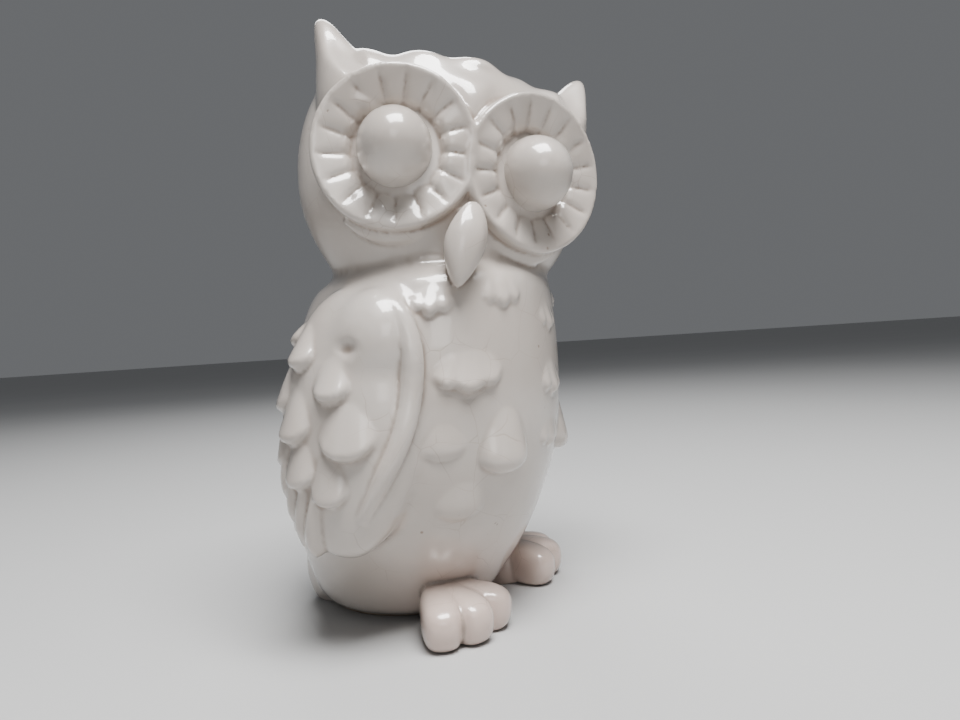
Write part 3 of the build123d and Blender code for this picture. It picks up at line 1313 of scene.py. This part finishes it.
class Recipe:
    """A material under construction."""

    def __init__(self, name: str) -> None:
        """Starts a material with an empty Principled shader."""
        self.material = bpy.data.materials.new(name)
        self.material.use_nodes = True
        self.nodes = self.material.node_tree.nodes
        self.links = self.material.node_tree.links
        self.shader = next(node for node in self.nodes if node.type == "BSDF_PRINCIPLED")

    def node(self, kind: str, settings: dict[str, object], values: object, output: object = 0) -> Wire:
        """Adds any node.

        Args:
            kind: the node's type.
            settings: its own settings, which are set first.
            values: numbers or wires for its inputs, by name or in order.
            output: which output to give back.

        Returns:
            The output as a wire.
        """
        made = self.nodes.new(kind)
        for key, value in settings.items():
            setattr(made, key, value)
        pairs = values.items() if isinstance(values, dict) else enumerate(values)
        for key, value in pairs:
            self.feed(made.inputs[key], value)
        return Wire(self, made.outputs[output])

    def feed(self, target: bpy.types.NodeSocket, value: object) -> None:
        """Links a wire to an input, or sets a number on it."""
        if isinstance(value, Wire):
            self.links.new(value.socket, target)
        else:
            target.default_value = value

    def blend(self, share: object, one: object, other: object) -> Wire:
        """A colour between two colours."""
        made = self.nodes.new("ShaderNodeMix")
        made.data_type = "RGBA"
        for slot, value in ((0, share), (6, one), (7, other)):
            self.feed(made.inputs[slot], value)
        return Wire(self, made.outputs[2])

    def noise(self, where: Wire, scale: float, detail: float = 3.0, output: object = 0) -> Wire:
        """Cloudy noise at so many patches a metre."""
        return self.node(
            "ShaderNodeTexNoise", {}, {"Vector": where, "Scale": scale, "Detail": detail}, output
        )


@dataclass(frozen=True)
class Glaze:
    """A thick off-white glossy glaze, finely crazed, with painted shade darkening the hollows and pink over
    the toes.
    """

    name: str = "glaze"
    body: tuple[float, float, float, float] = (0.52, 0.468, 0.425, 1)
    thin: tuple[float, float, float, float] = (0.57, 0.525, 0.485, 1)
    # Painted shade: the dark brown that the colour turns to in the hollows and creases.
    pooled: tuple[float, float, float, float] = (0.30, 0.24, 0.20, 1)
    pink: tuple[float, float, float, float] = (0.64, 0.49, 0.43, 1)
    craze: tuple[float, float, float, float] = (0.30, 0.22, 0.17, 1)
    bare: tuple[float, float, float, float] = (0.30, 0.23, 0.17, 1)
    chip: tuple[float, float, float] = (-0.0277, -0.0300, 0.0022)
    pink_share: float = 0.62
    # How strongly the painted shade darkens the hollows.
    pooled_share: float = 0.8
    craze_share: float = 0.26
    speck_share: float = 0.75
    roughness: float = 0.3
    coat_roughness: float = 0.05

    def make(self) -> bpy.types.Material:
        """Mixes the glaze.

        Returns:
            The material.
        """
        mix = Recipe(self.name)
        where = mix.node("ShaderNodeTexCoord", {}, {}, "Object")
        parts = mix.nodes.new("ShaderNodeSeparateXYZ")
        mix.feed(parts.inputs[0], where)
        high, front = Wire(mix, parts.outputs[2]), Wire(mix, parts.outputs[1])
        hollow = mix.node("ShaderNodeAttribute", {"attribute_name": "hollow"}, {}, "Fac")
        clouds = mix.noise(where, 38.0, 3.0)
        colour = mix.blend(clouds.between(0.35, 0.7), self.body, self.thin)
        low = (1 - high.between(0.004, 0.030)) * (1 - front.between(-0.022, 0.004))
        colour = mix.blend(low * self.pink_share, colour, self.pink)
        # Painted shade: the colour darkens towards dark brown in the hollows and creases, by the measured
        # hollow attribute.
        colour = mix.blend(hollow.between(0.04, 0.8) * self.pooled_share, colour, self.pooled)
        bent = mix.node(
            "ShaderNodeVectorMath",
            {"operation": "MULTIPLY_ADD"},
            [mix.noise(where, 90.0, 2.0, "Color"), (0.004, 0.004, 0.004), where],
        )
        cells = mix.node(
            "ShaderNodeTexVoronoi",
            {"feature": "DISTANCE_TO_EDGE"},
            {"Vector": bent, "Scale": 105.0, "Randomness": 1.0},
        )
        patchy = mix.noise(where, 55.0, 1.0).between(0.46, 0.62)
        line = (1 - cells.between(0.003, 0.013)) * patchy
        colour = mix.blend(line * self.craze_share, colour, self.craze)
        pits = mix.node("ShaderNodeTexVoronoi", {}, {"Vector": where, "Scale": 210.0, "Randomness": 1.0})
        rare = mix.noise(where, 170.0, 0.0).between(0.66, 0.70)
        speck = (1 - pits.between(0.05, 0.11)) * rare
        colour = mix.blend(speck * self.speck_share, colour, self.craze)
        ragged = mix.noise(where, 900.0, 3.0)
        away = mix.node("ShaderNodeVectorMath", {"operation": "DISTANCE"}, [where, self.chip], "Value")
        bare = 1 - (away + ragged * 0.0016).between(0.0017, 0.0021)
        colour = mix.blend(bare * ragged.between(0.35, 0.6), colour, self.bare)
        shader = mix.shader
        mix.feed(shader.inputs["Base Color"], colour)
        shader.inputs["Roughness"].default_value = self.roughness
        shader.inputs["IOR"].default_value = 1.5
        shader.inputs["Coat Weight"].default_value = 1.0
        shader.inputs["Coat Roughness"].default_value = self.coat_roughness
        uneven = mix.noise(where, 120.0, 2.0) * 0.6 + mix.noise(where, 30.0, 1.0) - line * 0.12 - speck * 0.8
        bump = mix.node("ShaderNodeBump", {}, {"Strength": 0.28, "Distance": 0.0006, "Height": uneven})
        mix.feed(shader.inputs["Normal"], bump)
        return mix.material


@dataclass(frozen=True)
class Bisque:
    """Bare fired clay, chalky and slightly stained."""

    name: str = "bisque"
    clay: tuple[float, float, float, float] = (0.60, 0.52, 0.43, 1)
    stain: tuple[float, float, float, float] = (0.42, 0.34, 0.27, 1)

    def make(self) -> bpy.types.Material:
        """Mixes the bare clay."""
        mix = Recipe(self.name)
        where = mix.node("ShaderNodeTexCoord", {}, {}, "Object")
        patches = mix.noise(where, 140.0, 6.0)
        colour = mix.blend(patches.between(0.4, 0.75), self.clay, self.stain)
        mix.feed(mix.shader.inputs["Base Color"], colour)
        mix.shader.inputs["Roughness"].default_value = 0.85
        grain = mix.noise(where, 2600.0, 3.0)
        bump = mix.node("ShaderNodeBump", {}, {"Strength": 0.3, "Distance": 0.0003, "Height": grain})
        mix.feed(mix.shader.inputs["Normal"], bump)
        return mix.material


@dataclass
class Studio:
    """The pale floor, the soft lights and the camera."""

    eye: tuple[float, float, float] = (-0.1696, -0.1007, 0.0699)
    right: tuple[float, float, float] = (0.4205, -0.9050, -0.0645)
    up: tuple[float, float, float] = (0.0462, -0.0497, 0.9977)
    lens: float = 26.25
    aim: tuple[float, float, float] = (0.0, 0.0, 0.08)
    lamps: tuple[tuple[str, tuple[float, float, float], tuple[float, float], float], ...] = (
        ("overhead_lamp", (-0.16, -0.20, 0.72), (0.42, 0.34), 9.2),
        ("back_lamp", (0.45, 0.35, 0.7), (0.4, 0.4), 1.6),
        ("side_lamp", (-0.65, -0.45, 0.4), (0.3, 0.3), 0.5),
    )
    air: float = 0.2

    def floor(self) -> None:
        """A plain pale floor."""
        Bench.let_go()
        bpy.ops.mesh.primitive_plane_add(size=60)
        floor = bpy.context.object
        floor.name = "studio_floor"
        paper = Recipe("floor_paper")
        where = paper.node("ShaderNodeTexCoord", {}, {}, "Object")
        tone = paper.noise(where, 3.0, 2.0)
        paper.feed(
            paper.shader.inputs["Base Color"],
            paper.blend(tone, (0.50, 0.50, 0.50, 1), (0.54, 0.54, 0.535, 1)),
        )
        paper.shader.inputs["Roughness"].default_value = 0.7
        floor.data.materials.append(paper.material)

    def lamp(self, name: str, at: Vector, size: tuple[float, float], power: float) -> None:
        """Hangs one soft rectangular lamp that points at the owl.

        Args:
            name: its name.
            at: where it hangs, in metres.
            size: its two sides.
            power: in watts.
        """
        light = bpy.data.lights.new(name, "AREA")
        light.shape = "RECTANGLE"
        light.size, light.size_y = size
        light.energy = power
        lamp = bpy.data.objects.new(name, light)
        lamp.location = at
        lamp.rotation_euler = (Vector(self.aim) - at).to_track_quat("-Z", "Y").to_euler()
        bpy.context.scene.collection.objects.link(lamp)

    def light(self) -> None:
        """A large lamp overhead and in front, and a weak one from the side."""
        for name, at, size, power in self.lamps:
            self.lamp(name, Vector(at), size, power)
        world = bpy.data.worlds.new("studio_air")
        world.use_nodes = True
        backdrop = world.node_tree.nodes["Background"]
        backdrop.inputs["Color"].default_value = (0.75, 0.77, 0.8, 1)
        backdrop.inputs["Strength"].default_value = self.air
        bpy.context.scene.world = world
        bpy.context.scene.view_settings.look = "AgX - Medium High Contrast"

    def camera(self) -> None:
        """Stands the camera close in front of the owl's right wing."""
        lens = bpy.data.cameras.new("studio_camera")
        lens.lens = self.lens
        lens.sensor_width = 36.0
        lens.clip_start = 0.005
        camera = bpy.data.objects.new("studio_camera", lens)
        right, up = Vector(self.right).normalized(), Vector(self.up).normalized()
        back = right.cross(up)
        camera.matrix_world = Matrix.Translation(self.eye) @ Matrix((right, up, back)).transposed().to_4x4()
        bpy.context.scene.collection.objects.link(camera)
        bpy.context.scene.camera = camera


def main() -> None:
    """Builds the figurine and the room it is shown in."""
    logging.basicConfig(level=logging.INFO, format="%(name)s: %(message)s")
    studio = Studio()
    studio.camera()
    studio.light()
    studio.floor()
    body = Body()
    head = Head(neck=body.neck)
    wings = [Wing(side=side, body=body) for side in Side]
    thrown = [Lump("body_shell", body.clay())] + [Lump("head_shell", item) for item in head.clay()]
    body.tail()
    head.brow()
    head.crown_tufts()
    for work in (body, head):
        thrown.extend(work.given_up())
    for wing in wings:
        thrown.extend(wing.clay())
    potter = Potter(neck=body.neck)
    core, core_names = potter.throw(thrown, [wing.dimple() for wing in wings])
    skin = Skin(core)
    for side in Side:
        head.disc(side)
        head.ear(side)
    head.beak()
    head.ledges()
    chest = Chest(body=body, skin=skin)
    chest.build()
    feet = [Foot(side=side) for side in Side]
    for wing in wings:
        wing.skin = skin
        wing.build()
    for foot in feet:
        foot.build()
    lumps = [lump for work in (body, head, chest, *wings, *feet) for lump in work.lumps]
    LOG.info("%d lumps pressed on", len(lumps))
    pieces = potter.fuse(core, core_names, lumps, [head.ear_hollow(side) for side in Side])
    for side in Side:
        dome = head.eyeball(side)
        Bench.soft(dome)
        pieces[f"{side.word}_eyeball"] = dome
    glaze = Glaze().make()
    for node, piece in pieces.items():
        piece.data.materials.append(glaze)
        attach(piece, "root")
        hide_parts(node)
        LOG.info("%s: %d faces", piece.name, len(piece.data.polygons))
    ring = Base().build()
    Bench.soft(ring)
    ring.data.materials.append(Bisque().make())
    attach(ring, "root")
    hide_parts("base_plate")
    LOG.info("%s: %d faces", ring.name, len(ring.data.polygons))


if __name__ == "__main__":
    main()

> [STATED PROBLEM]: Set down, exactly as written, each line of the data from its opening line through the one containing "target.default_value = value". Output nothing more.

> [WRITTEN ANSWER]:
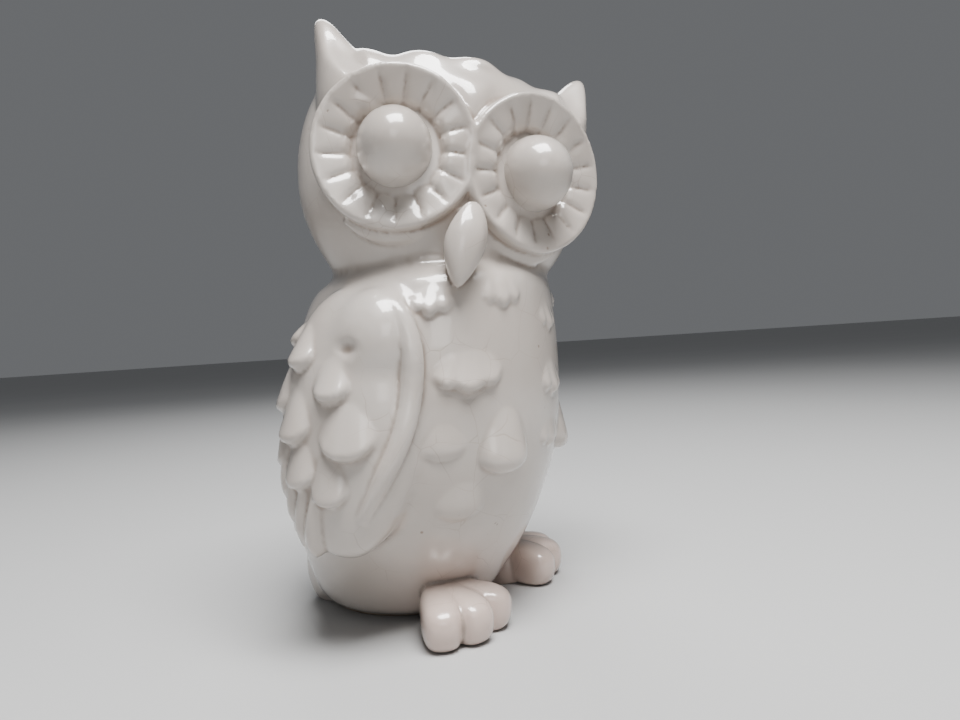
Write part 3 of the build123d and Blender code for this picture. It picks up at line 1313 of scene.py. This part finishes it.
class Recipe:
    """A material under construction."""

    def __init__(self, name: str) -> None:
        """Starts a material with an empty Principled shader."""
        self.material = bpy.data.materials.new(name)
        self.material.use_nodes = True
        self.nodes = self.material.node_tree.nodes
        self.links = self.material.node_tree.links
        self.shader = next(node for node in self.nodes if node.type == "BSDF_PRINCIPLED")

    def node(self, kind: str, settings: dict[str, object], values: object, output: object = 0) -> Wire:
        """Adds any node.

        Args:
            kind: the node's type.
            settings: its own settings, which are set first.
            values: numbers or wires for its inputs, by name or in order.
            output: which output to give back.

        Returns:
            The output as a wire.
        """
        made = self.nodes.new(kind)
        for key, value in settings.items():
            setattr(made, key, value)
        pairs = values.items() if isinstance(values, dict) else enumerate(values)
        for key, value in pairs:
            self.feed(made.inputs[key], value)
        return Wire(self, made.outputs[output])

    def feed(self, target: bpy.types.NodeSocket, value: object) -> None:
        """Links a wire to an input, or sets a number on it."""
        if isinstance(value, Wire):
            self.links.new(value.socket, target)
        else:
            target.default_value = value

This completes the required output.